A deputation then waited on him and he was induced to use his influence in securing their present ground on certain conditions, one of which was that a benefit match be played for Stanley Hospital.
Still the gate money was a mere nothing, although under the management of Messrs. Barclay, Jackson, Co. the club began to make some headway.
Just, then, however, another difficulty loomed up in the fact that the owner of the ground decided to put in the market, and he (the President) was again prevailed on to step in to their assistance, and, after some preliminaries, he agreed to buy the field, which, with law costs, etc., accounted £6,000.
Two thousand of this amount was paid by him, and the remaining portion left as a mortgage or loan, upon which three per cent, interest was paid.
Thus it would be seen that he had to pay £120 per annum for this concession, whilst the club only paid him £100 a year, and not £200 as stated, whilst he received nothing for his £2,000, which at the lowest computation ought to be bringing him in £60 a year.
He mentioned this fact because some of the members appeared to think that he was receiving a fair remuneration for the field, and that consequently there was no necessity for his having a nominee on the committee. But he thought that all fair-minded men would agree that under the circumstances it was not too much to ask, seeing that owing to his having so many important duties to fulfil he could not attend himself.

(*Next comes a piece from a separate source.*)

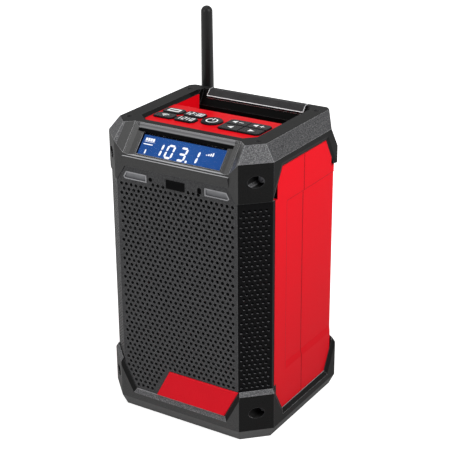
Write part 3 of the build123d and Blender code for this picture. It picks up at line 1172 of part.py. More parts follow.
with BuildPart() as battery_bay:
    with BuildSketch(BACK_PLANE):
        with Locations((0, BAY_MID)):
            Rectangle(2 * (BAY_HALF + BAY_WALL), BAY_H + 2 * BAY_WALL)
    extrude(amount=BAY_DEPTH + BAY_WALL)
    # flange behind the panel
    with BuildSketch(Plane.XZ.offset(-(PANEL_FACE - PANEL_T - SEAT))):
        with Locations((0, BAY_MID)):
            Rectangle(2 * (BAY_HALF + BAY_WALL + BAY_LIP), BAY_H + 2 * (BAY_WALL + BAY_LIP))
    extrude(amount=BAY_WALL)
    with BuildSketch(BACK_PLANE):
        with Locations((0, BAY_MID)):
            Rectangle(2 * BAY_HALF, BAY_H)
    extrude(amount=BAY_DEPTH, mode=Mode.SUBTRACT)
    # rails that hold the slide-in pack
    for side in (-1, 1):
        with BuildSketch(Plane.XZ.offset(RAIL_IN - PANEL_FACE)):
            with Locations((side * (BAY_HALF - RAIL_W / 2), BAY_MID - TERMINAL_H / 2)):
                Rectangle(RAIL_W, BAY_H - TERMINAL_H)
        extrude(amount=RAIL_D)
export(battery_bay, "battery_bay")

with BuildPart() as terminal_block:
    with BuildSketch(Plane.XZ.offset(-BAY_BACK - SEAT)):
        with Locations((0, BAY_TOP - SEAT - TERMINAL_H / 2)):
            Rectangle(2 * TERMINAL_HALF, TERMINAL_H)
    extrude(amount=-TERMINAL_D)
    chamfer(terminal_block.faces().sort_by(Axis.Y)[-1].edges(), TERMINAL_EDGE)
export(terminal_block, "terminal_block")

with BuildPart() as terminal_blades:
    with BuildSketch(Plane.XY.offset(BAY_TOP - 2 * SEAT - TERMINAL_H)):
        for step in (-1, 0, 1):
            with Locations((step * TERMINAL_PITCH, BAY_BACK + TERMINAL_D / 2)):
                Rectangle(BLADE_T, BLADE_W)
    extrude(amount=-BLADE_L)
export(terminal_blades, "terminal_blades")

with BuildPart() as socket_panel:
    with BuildSketch(Plane.XZ.offset(PORT_BACK - PANEL_FACE)):
        with Locations((PORT_X, PORT_MID)):
            Rectangle(2 * (PORT_HALF - SEAT), PORT_H - 2 * SEAT)
    extrude(amount=PORT_DEPTH - PORT_BACK)
    with BuildSketch(Plane.XZ.offset(PORT_BACK - PANEL_FACE)):
        with Locations((PORT_X, PORT_TOP - USB_TOP_DROP)):
            Rectangle(USB_W, USB_H)
        with Locations((PORT_X, PORT_TOP - JACK_DROP)):
            RegularPolygon(JACK_R, 12)
        with Locations((PORT_X, PORT_TOP - SUPPLY_DROP)):
            RegularPolygon(SUPPLY_R, 16)
    extrude(amount=PORT_DEPTH - PORT_BACK - SOCKET_FLOOR, mode=Mode.SUBTRACT)
    # tongue of the charging socket and pin of the supply socket
    with BuildSketch(Plane.XZ.offset(PORT_BACK - PANEL_FACE)):
        with Locations((PORT_X, PORT_TOP - USB_TOP_DROP + USB_H / 6)):
            Rectangle(*USB_TONGUE)
        with Locations((PORT_X, PORT_TOP - SUPPLY_DROP)):
            RegularPolygon(SUPPLY_PIN_R, 8)
    extrude(amount=PORT_DEPTH - PORT_BACK)
export(socket_panel, "socket_panel")

with BuildPart() as port_door:
    door_low = PORT_LOW - DOOR_LAP
    knuckle = 2 * (DOOR_HALF - LUG_W - GAP)
    door_plane = Plane.XZ.offset(-PANEL_FACE - SEAT)
    with BuildSketch(door_plane):
        with Locations((PORT_X, (door_low + PORT_TOP + DOOR_LAP - GAP) / 2)):
            Rectangle(2 * DOOR_HALF, PORT_TOP + DOOR_LAP - GAP - door_low)
    extrude(amount=-DOOR_T)
    chamfer(port_door.faces().sort_by(Axis.Y)[-1].edges().sort_by(Axis.Z)[:3], DOOR_EDGE)
    with BuildSketch(door_plane):
        with Locations((PORT_X, (PORT_TOP + HINGE_Z) / 2)):
            Rectangle(knuckle, HINGE_Z - PORT_TOP)
    extrude(amount=-DOOR_T)
    with BuildSketch(Plane.YZ.offset(PORT_X)):
        with Locations((HINGE_Y, HINGE_Z)):
            Circle(HINGE_R)
    extrude(amount=knuckle / 2, both=True)
    # finger lip at the foot
    with BuildSketch(Plane.XZ.offset(-PANEL_FACE - SEAT - DOOR_T)):
        with Locations((PORT_X, door_low + DOOR_GRIP_UP)):
            Rectangle(DOOR_GRIP[0], DOOR_GRIP[1])
    extrude(amount=-DOOR_GRIP[2])
    with BuildSketch(Plane.YZ.offset(PORT_X)):
        with Locations((HINGE_Y, HINGE_Z)):
            Circle(HINGE_PIN_R + HINGE_FREE)
    extrude(amount=knuckle, both=True, mode=Mode.SUBTRACT)
export(port_door, "port_door")

with BuildPart() as port_door_pin:
    with BuildSketch(Plane.YZ.offset(PORT_X)):
        with Locations((HINGE_Y, HINGE_Z)):
            Circle(HINGE_PIN_R)
    extrude(amount=DOOR_HALF, both=True)
export(port_door_pin, "port_door_pin")

with BuildPart() as main_board:
    with BuildSketch(Plane.XZ.offset(BAY_WALL + SEAT - BAY_BACK)):
        with Locations((0, BAY_MID)):
            Rectangle(2 * (BAY_HALF + BOARD_OUT), BAY_H - 2 * BOARD_LESS)
    extrude(amount=BOARD_T)
    with BuildSketch(Plane.XZ.offset(BAY_WALL + SEAT + BOARD_T - BAY_BACK)):
        for (width, height), (x, z) in ((CHIP, CHIP_AT), (COIL, COIL_AT)):
            with Locations((x, BAY_MID + z)):
                Rectangle(width, height)
    extrude(amount=CHIP_H)
export(main_board, "main_board")

# ================================================================ screws
with BuildPart() as corner_screws:
    screws_at = [(side * x, z) for side in (-1, 1)
                 for x, z in ((LOWER_SCREW_X, LOWER_SCREW_Z), (UPPER_SCREW_X, UPPER_SCREW_Z))]
    with BuildSketch(Plane.XZ.offset(SEAT - SCREW_SEAT_Y)):
        with Locations(*screws_at):
            RegularPolygon(SCREW_HEAD_R, 16)
    extrude(amount=SCREW_HEAD_H)
    chamfer(corner_screws.edges().group_by(Axis.Y)[0], 0.5)
    with BuildSketch(Plane.XZ.offset(SEAT + SCREW_HEAD_H - SCREW_SEAT_Y)):
        with Locations(*screws_at):
            RegularPolygon(SCREW_SOCKET_R, 6)
    extrude(amount=-SCREW_SOCKET_H, mode=Mode.SUBTRACT)
    with BuildSketch(Plane.XZ.offset(SEAT - SCREW_SEAT_Y)):
        with Locations(*screws_at):
            RegularPolygon(SCREW_R, 10)
    extrude(amount=SCREW_SEAT_Y - SCREW_END_Y)
export(corner_screws, "corner_screws")

with BuildPart() as rear_screws:
    rear_at = [(side * x, z) for side in (-1, 1) for x, z in (REAR_SCREW_TOP, REAR_SCREW_LOW)]
    with BuildSketch(Plane.XZ.offset(-PANEL_FACE - SEAT)):
        with Locations(*rear_at):
            RegularPolygon(REAR_HEAD_R, 12)
    extrude(amount=-REAR_HEAD_H)
    chamfer(rear_screws.edges().group_by(Axis.Y)[-1], 0.5)
    with BuildSketch(Plane.XZ.offset(-PANEL_FACE - SEAT - REAR_HEAD_H)):
        with Locations(*rear_at):
            Rectangle(REAR_CROSS[0], REAR_CROSS[1])
            Rectangle(REAR_CROSS[1], REAR_CROSS[0])
    extrude(amount=REAR_CROSS[2], mode=Mode.SUBTRACT)
    with BuildSketch(Plane.XZ.offset(-PANEL_FACE - SEAT)):
        with Locations(*rear_at):
            RegularPolygon(REAR_SCREW_R, 8)
    extrude(amount=PANEL_FACE - BODY_REAR + 2 * WALL)
export(rear_screws, "rear_screws")

# ================================================================ aerial
with BuildPart() as antenna_collar:
    with BuildSketch(Plane.XY.offset(PANEL_TOP + SEAT)):
        with Locations((WHIP_X, WHIP_Y)):
            RegularPolygon(COLLAR_R, COLLAR_SIDES)
    extrude(amount=COLLAR_H - 2 * SEAT)
    with BuildSketch(Plane.XY.offset(PANEL_TOP + SEAT)):
        with Locations((WHIP_X, WHIP_Y)):
            RegularPolygon(STUD_R, COLLAR_SIDES // 2)
    extrude(amount=-STUD_L)
export(antenna_collar, "antenna_collar")

def whip_step(low, low_r, high, high_r):
    """Solid of flats of the aerial between two heights and their radii."""
    flats = math.cos(math.pi / WHIP_SIDES)
    with BuildPart() as step:
        with BuildSketch(Plane.XY.offset(low)):
            with Locations((WHIP_X, WHIP_Y)):
                RegularPolygon(low_r, WHIP_SIDES)
        extrude(amount=high - low,
                taper=math.degrees(math.atan2((low_r - high_r) * flats, high - low)))
    return step.part


with BuildPart() as antenna:
    shoulder = WHIP_TOP - WHIP_TIP_R
    crown = WHIP_TOP - WHIP_TIP_R + WHIP_TIP_R * math.sin(WHIP_CROWN)
    crown_r = WHIP_TIP_R * math.cos(WHIP_CROWN)
    add(whip_step(WHIP_LOW, WHIP_R - WHIP_EDGE, WHIP_LOW + WHIP_EDGE, WHIP_R))
    add(whip_step(WHIP_LOW + WHIP_EDGE, WHIP_R, shoulder, WHIP_TIP_R))
    # rounded tip
    add(whip_step(shoulder, WHIP_TIP_R, crown, crown_r))
    add(whip_step(crown, crown_r, WHIP_TOP, WHIP_TIP_FLAT))
export(antenna, "antenna")
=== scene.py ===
"""Looks of the jobsite radio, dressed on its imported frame. Metres, the frame's own axes."""
import math

import bmesh
import bpy
from mathutils import Matrix, Vector
from mathutils.geometry import convex_hull_2d, delaunay_2d_cdt


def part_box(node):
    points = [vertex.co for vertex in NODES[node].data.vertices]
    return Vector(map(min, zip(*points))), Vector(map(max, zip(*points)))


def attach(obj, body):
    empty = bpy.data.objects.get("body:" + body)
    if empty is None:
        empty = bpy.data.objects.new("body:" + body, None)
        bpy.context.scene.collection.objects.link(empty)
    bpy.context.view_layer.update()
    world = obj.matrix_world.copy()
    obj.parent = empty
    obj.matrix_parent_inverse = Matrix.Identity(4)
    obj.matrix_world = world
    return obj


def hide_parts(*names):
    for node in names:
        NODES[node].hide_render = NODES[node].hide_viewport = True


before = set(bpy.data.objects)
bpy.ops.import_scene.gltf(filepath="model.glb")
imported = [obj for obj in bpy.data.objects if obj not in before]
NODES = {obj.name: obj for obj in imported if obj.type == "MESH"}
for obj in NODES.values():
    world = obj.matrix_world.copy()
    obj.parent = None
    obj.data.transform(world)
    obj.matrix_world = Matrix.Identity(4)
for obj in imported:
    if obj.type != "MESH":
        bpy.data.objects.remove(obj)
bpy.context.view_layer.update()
scene = bpy.context.scene
scene.view_settings.view_transform = "Standard"
MM = 0.001
WHITE = (1.0, 1.0, 1.0, 1.0)
STATUS_WINDOWS = ("status_window_left", "status_window_right")

# ---- camera, as in the photograph
IMAGE_SIDE = 450.0
AZIMUTH = math.radians(32.41)
ELEVATION = math.radians(22.58)
ROLL = math.radians(-0.49)
DISTANCE = 1.11178
TARGET = Vector((0.00019, 0.00899, 0.15896))
FOCAL_PX = 1284.74
CENTRE_PX = (225.14, 224.52)
SENSOR_MM = 36.0


def make_camera():
    """Camera at the photograph's angle; its roll and shift are as small as the framing needs."""
    back = Vector((math.sin(AZIMUTH) * math.cos(ELEVATION),
                   -math.cos(AZIMUTH) * math.cos(ELEVATION),
                   math.sin(ELEVATION)))
    right = Vector((math.cos(AZIMUTH), math.sin(AZIMUTH), 0.0))
    up = back.cross(right)
    rolled_right = right * math.cos(ROLL) + up * math.sin(ROLL)
    rolled_up = up * math.cos(ROLL) - right * math.sin(ROLL)
    data = bpy.data.cameras.new("camera")
    data.sensor_width = SENSOR_MM
    data.lens = FOCAL_PX * SENSOR_MM / IMAGE_SIDE
    data.shift_x = (IMAGE_SIDE / 2 - CENTRE_PX[0]) / IMAGE_SIDE
    data.shift_y = (CENTRE_PX[1] - IMAGE_SIDE / 2) / IMAGE_SIDE
    camera = bpy.data.objects.new("camera", data)
    scene.collection.objects.link(camera)
    camera.matrix_world = Matrix((rolled_right, rolled_up, back)).transposed().to_4x4()
    camera.location = TARGET + back * DISTANCE
    scene.camera = camera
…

The £370 paid for erecting stands Etc., was paid out of his money, as the club had no funds, and consequently he wished to be informed of what was going on, and Mr. Ramsey was the only one who could do it, otherwise what security had he for such expenditure if things were mismanaged?

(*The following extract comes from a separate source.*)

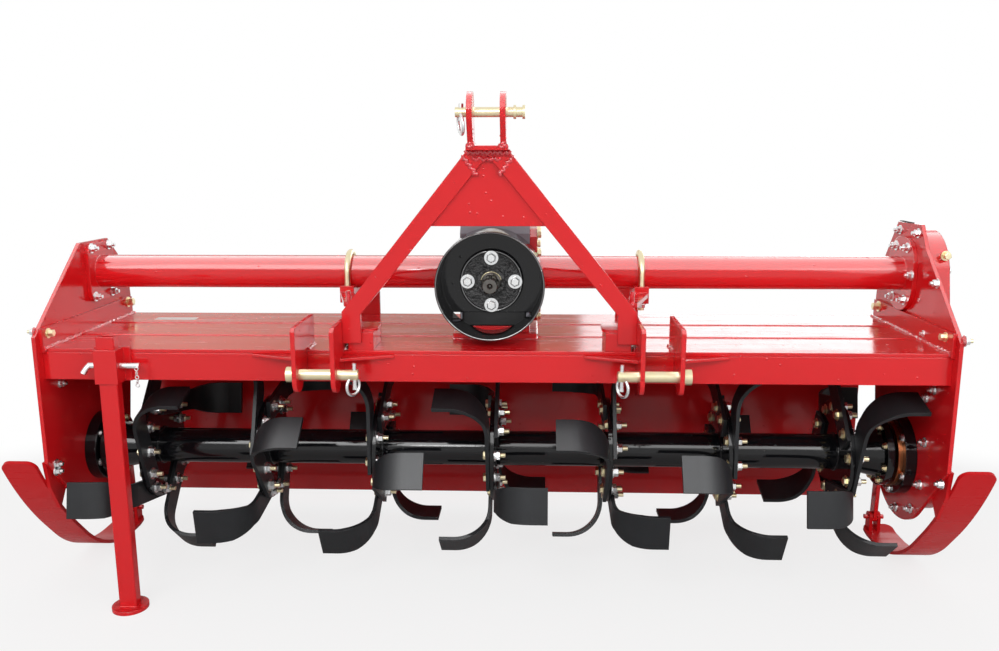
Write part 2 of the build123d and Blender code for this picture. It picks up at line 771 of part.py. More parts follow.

However, he did not wish to cripple the club in any way; far from it, and he thought he had shown that he took as great an interest in the club as any of them.
He was quite willing to allow things to go on as before, with the exception that he must certainly ask for at least 2 and half per cent, on his money, and if the club could afford any more at the end of the season he would expect that amount to be increased by 1 or 1 and half per cent. But not otherwise.
This explanation was well received, and the increase asked for promptly voted.
The rules were then brought up for consideration, and at the instigation of Mr. Howarth, several changes were made, one especially as regards payments by the treasurer being of a rather important character.
At a very late hour the election of officers was proceeded with.
The president and treasurer were unanimously re-elected, and then came the event of the evening – viz., the election of secretary.
No sooner had the president sat down than up jumped men from different points of the room, but Mr. Galbraith I think it was who caught the Speaker’s eye presumed in most eulogistic terms Mr. Barclay for the position.
This was seconded by Vice President Jackson, who in fiery speech denounced Mr. Nesbit in no measured terms.
An uncomfortable pause ensued, and then the President raised his voice on behalf of Mr. Nesbit, who he considered had worked hard and well for the club, and he attributed a great deal of its late success to his efforts in securing fixtures with first class clubs.
Furthermore, he drew a comparison with their position in 1883-84, when the receipts were only £50 or £60, whereas last year they amounted to £1,456 and this to £2,111.
This appeal, powerful though it was, did not even bring up a seconded, and Mr. Barclay, amidst great cheering was announced as being elected.
Mr. R. Stockton was elected assistant secretary, but as there were no less than 13 names for eight places on the Committee this business was postponed for a week.